**What to work on:** Take the data below and extract the lines from the one with "coarse_grain();" to the one with "FINE_FOAM_LOW, FINE_FOAM_HIGH = (corner[2]", inclusive, exactly as written.

########################################

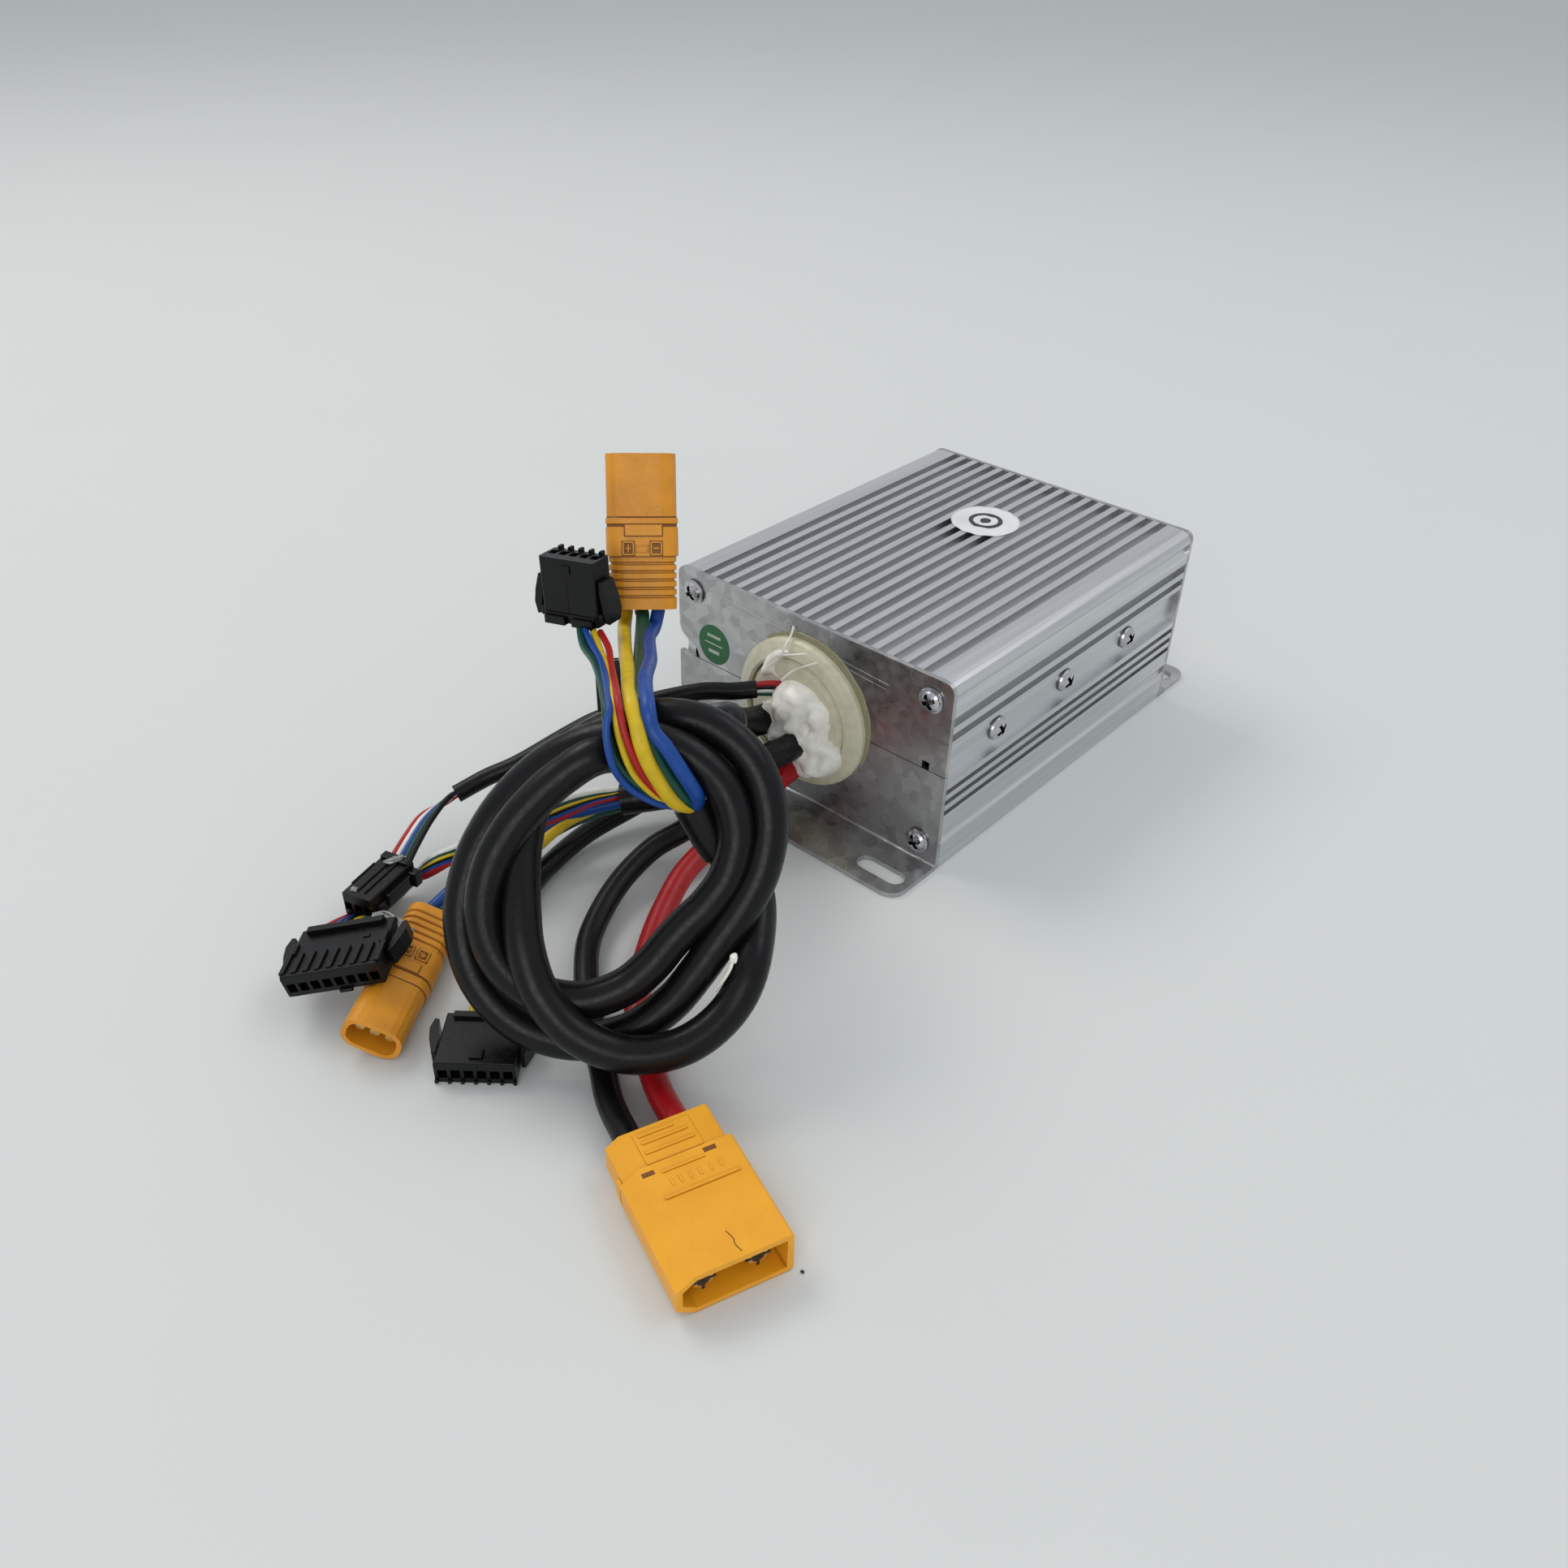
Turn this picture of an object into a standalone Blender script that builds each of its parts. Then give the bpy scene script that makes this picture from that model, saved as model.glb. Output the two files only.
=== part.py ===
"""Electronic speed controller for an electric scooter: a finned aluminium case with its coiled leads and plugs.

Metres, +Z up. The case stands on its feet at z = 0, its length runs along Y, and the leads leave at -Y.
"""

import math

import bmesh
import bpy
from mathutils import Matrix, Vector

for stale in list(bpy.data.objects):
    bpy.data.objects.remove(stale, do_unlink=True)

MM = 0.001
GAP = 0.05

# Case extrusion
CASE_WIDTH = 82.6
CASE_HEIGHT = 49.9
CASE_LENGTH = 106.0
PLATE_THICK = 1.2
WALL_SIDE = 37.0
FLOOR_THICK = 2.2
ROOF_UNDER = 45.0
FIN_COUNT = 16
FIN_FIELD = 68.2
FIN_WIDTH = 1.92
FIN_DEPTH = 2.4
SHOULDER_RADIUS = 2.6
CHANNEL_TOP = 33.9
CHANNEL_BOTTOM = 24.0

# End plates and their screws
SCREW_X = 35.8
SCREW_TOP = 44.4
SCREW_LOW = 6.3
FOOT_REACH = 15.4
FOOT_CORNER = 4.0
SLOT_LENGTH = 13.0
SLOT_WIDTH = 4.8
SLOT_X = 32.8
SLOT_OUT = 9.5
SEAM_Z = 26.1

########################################

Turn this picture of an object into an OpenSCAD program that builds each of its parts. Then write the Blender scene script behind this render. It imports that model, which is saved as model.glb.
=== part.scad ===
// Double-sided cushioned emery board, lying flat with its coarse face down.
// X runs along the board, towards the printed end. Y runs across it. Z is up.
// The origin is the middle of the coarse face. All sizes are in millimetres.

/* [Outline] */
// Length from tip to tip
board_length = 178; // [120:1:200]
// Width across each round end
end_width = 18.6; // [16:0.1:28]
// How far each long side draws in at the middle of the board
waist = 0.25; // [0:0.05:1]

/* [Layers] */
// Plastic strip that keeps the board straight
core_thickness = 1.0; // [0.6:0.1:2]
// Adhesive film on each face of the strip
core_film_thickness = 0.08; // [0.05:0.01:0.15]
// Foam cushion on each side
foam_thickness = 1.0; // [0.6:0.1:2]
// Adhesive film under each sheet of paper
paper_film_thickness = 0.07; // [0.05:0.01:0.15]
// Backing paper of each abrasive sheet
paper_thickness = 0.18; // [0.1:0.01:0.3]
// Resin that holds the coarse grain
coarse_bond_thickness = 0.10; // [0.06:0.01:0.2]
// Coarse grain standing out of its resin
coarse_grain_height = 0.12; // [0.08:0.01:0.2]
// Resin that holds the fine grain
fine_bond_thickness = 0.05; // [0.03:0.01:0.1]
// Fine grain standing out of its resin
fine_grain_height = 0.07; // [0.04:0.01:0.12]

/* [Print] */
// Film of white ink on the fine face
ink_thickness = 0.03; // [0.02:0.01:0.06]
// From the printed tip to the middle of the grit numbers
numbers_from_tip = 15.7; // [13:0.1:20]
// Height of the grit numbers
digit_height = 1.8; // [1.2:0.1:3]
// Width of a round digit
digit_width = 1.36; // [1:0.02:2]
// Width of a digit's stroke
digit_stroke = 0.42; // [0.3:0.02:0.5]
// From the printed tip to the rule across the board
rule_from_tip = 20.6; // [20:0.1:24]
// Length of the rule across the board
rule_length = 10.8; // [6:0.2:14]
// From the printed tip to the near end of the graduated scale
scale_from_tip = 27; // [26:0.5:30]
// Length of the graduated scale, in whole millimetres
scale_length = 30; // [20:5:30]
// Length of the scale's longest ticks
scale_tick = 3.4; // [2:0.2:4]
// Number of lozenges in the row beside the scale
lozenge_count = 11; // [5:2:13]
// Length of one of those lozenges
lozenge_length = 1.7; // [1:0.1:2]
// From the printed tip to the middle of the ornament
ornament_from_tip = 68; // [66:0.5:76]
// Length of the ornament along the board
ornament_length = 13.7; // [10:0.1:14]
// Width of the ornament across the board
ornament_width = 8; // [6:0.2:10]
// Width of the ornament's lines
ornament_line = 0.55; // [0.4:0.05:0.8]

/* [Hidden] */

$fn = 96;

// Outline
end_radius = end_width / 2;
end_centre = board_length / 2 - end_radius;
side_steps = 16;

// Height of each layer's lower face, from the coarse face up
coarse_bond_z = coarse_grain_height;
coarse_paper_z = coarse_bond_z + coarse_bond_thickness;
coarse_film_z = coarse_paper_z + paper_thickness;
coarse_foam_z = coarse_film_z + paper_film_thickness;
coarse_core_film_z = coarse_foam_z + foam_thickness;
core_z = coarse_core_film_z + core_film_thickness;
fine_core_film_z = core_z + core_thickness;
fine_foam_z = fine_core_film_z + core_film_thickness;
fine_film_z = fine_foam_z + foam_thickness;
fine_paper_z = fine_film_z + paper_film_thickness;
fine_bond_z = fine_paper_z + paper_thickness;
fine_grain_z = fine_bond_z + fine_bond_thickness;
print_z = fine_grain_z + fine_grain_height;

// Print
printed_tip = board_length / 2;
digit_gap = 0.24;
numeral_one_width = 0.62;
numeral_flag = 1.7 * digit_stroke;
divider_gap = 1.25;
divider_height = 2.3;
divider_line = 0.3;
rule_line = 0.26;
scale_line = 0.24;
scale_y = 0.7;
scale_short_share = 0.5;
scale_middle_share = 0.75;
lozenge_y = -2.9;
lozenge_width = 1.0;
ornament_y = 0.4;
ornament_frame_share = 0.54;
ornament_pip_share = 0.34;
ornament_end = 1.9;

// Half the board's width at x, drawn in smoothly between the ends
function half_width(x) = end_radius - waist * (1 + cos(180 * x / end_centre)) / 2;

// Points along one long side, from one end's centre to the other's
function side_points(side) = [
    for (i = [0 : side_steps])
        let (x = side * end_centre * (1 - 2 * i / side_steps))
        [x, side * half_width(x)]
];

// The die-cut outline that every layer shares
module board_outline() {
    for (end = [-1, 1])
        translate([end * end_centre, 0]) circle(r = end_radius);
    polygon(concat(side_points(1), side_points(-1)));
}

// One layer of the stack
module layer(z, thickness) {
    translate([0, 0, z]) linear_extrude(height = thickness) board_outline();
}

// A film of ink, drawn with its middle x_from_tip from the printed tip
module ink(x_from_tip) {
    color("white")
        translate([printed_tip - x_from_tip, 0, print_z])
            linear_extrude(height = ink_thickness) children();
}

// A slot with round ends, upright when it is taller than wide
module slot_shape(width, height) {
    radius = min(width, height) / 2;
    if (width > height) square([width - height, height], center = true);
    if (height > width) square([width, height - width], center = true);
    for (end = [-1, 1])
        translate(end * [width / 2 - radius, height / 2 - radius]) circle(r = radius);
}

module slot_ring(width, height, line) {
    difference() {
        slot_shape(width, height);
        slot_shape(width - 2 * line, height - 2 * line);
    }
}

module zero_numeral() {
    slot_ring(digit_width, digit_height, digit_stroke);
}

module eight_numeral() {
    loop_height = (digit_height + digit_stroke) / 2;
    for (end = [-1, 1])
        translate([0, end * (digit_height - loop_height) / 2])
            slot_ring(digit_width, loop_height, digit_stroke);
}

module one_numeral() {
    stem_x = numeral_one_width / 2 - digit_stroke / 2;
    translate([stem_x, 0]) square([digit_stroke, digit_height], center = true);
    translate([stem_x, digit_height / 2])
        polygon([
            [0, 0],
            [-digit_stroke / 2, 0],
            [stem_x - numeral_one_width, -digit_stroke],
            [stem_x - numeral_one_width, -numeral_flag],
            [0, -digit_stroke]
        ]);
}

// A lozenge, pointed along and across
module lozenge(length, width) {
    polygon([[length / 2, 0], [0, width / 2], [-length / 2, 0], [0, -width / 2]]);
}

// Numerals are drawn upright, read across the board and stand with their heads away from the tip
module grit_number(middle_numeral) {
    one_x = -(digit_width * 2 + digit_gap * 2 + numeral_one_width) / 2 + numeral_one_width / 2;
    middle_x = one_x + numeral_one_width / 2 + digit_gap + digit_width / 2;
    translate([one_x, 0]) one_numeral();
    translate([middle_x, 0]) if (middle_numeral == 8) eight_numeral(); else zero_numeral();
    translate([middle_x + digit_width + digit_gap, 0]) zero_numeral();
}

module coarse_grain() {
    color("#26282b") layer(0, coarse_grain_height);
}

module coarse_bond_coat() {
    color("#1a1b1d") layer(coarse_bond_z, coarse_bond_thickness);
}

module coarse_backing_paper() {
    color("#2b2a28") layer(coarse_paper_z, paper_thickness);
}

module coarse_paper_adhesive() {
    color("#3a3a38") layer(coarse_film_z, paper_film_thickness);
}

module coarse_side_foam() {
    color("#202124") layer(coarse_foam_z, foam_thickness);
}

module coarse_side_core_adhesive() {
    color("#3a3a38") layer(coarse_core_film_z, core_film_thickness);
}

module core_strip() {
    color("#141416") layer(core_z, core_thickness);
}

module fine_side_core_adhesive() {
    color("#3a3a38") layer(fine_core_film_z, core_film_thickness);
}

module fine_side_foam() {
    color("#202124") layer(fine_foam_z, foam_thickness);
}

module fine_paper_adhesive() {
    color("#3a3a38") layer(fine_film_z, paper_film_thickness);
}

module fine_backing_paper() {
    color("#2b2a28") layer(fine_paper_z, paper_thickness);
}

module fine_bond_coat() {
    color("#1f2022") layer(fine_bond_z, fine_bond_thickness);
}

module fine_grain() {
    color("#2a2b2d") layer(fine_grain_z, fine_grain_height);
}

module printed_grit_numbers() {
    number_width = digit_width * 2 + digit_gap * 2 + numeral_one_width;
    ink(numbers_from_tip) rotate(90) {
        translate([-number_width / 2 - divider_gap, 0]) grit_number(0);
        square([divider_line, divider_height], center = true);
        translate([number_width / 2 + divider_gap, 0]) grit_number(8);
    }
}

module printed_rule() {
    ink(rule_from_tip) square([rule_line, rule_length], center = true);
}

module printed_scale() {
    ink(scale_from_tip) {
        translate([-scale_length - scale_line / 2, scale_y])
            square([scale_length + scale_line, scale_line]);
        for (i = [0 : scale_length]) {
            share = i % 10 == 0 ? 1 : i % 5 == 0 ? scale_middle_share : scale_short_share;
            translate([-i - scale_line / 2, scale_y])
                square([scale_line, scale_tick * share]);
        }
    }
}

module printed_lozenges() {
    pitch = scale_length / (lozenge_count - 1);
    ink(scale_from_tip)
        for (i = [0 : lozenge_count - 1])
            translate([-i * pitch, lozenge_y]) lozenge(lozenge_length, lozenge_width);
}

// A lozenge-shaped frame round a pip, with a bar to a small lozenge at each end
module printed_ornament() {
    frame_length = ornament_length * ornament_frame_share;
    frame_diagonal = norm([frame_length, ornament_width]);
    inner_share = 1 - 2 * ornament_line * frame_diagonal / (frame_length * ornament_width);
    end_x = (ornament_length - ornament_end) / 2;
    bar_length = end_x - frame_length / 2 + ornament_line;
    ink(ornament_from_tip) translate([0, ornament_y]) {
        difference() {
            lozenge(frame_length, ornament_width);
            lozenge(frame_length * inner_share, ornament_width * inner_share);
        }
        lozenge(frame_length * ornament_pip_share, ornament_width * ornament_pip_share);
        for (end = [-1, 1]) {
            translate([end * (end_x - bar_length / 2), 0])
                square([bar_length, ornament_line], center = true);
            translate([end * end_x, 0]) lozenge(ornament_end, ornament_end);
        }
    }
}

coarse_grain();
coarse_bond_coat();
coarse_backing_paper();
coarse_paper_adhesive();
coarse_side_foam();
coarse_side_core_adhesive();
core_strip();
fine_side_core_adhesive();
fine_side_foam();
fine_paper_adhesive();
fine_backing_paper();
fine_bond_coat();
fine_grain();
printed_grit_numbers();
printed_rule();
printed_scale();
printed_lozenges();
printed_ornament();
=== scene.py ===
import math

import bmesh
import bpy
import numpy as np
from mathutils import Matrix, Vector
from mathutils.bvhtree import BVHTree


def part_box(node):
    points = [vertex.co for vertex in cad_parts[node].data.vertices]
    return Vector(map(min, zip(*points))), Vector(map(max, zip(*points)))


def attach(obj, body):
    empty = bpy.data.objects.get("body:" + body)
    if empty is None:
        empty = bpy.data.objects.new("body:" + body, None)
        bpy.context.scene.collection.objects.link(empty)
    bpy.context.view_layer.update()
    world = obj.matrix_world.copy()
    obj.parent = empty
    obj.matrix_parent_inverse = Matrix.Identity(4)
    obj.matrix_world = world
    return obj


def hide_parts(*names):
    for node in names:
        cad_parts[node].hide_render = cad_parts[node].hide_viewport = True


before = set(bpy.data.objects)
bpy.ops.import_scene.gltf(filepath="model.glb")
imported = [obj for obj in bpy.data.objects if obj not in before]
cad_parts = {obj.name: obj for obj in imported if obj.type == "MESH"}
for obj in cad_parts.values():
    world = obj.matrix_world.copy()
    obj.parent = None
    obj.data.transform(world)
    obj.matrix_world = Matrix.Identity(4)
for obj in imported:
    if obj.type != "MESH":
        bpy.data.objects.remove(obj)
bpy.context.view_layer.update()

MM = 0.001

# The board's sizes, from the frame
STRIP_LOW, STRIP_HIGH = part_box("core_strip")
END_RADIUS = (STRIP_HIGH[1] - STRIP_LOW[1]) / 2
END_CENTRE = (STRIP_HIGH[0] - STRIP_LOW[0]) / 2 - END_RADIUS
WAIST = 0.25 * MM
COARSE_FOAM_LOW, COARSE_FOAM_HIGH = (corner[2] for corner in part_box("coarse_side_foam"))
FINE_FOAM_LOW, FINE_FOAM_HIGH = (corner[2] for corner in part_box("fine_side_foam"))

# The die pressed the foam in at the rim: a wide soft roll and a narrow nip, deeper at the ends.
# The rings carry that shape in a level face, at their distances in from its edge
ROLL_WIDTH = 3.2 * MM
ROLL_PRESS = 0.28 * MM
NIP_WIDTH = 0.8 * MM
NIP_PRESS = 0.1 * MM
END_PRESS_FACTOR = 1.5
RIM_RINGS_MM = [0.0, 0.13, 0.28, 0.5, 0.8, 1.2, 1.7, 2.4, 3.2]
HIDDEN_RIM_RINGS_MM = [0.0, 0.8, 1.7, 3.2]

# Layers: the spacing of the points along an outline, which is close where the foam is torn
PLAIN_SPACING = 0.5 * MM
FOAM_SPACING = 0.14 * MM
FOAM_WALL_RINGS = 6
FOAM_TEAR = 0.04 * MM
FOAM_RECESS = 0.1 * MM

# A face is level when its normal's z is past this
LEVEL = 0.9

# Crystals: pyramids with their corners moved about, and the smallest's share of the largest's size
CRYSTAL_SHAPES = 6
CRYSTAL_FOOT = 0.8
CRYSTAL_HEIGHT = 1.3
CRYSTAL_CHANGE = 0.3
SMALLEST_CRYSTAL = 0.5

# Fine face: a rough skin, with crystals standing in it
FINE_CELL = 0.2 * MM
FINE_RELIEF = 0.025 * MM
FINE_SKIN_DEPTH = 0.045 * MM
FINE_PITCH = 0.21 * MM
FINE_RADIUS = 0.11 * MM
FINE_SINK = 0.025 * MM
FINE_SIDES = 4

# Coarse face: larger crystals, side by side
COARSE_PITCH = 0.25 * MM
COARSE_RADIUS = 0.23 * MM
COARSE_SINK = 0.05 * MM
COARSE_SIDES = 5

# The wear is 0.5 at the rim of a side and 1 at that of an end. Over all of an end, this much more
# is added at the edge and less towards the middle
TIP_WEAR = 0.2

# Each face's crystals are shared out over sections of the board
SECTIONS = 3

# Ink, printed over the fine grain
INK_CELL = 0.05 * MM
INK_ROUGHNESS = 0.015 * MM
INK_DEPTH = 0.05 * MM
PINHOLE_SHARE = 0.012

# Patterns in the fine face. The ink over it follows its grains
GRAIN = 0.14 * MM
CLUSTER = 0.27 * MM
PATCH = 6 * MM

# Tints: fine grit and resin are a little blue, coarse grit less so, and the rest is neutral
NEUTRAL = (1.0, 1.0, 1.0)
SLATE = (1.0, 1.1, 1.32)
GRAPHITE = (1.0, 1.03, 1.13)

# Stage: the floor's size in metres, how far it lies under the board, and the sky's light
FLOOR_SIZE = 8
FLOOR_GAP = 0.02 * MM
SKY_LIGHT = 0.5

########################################

**The response:**
coarse_grain();
coarse_bond_coat();
coarse_backing_paper();
coarse_paper_adhesive();
coarse_side_foam();
coarse_side_core_adhesive();
core_strip();
fine_side_core_adhesive();
fine_side_foam();
fine_paper_adhesive();
fine_backing_paper();
fine_bond_coat();
fine_grain();
printed_grit_numbers();
printed_rule();
printed_scale();
printed_lozenges();
printed_ornament();
=== scene.py ===
import math

import bmesh
import bpy
import numpy as np
from mathutils import Matrix, Vector
from mathutils.bvhtree import BVHTree


def part_box(node):
    points = [vertex.co for vertex in cad_parts[node].data.vertices]
    return Vector(map(min, zip(*points))), Vector(map(max, zip(*points)))


def attach(obj, body):
    empty = bpy.data.objects.get("body:" + body)
    if empty is None:
        empty = bpy.data.objects.new("body:" + body, None)
        bpy.context.scene.collection.objects.link(empty)
    bpy.context.view_layer.update()
    world = obj.matrix_world.copy()
    obj.parent = empty
    obj.matrix_parent_inverse = Matrix.Identity(4)
    obj.matrix_world = world
    return obj


def hide_parts(*names):
    for node in names:
        cad_parts[node].hide_render = cad_parts[node].hide_viewport = True


before = set(bpy.data.objects)
bpy.ops.import_scene.gltf(filepath="model.glb")
imported = [obj for obj in bpy.data.objects if obj not in before]
cad_parts = {obj.name: obj for obj in imported if obj.type == "MESH"}
for obj in cad_parts.values():
    world = obj.matrix_world.copy()
    obj.parent = None
    obj.data.transform(world)
    obj.matrix_world = Matrix.Identity(4)
for obj in imported:
    if obj.type != "MESH":
        bpy.data.objects.remove(obj)
bpy.context.view_layer.update()

MM = 0.001

# The board's sizes, from the frame
STRIP_LOW, STRIP_HIGH = part_box("core_strip")
END_RADIUS = (STRIP_HIGH[1] - STRIP_LOW[1]) / 2
END_CENTRE = (STRIP_HIGH[0] - STRIP_LOW[0]) / 2 - END_RADIUS
WAIST = 0.25 * MM
COARSE_FOAM_LOW, COARSE_FOAM_HIGH = (corner[2] for corner in part_box("coarse_side_foam"))
FINE_FOAM_LOW, FINE_FOAM_HIGH = (corner[2] for corner in part_box("fine_side_foam"))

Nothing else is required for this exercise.